[Begin]

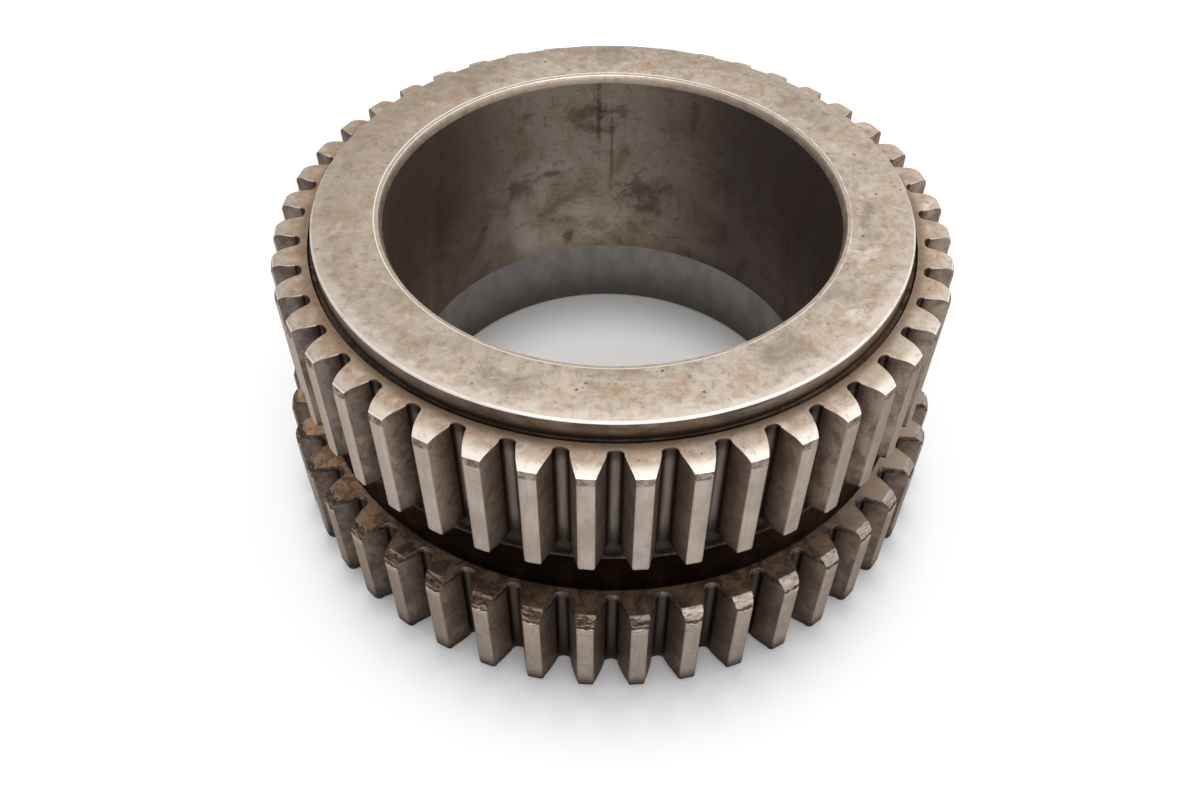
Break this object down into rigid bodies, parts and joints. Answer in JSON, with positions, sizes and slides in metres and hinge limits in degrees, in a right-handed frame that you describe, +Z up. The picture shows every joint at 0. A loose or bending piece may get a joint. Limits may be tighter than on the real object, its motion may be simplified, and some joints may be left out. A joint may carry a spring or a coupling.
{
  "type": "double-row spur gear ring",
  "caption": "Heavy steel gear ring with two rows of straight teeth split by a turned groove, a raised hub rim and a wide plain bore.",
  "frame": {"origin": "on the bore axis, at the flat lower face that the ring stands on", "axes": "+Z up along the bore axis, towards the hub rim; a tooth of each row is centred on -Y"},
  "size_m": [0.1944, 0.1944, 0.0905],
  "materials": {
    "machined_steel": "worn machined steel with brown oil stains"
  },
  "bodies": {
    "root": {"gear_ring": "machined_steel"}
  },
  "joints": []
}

[End]

[What is required] Lines containing the string "with" are to be selected and copied.

[Complete response]
Break this object down into rigid bodies, parts and joints. Answer in JSON, with positions, sizes and slides in metres and hinge limits in degrees, in a right-handed frame that you describe, +Z up. The picture shows every joint at 0. A loose or bending piece may get a joint. Limits may be tighter than on the real object, its motion may be simplified, and some joints may be left out. A joint may carry a spring or a coupling.
  "caption": "Heavy steel gear ring with two rows of straight teeth split by a turned groove, a raised hub rim and a wide plain bore.",
    "machined_steel": "worn machined steel with brown oil stains"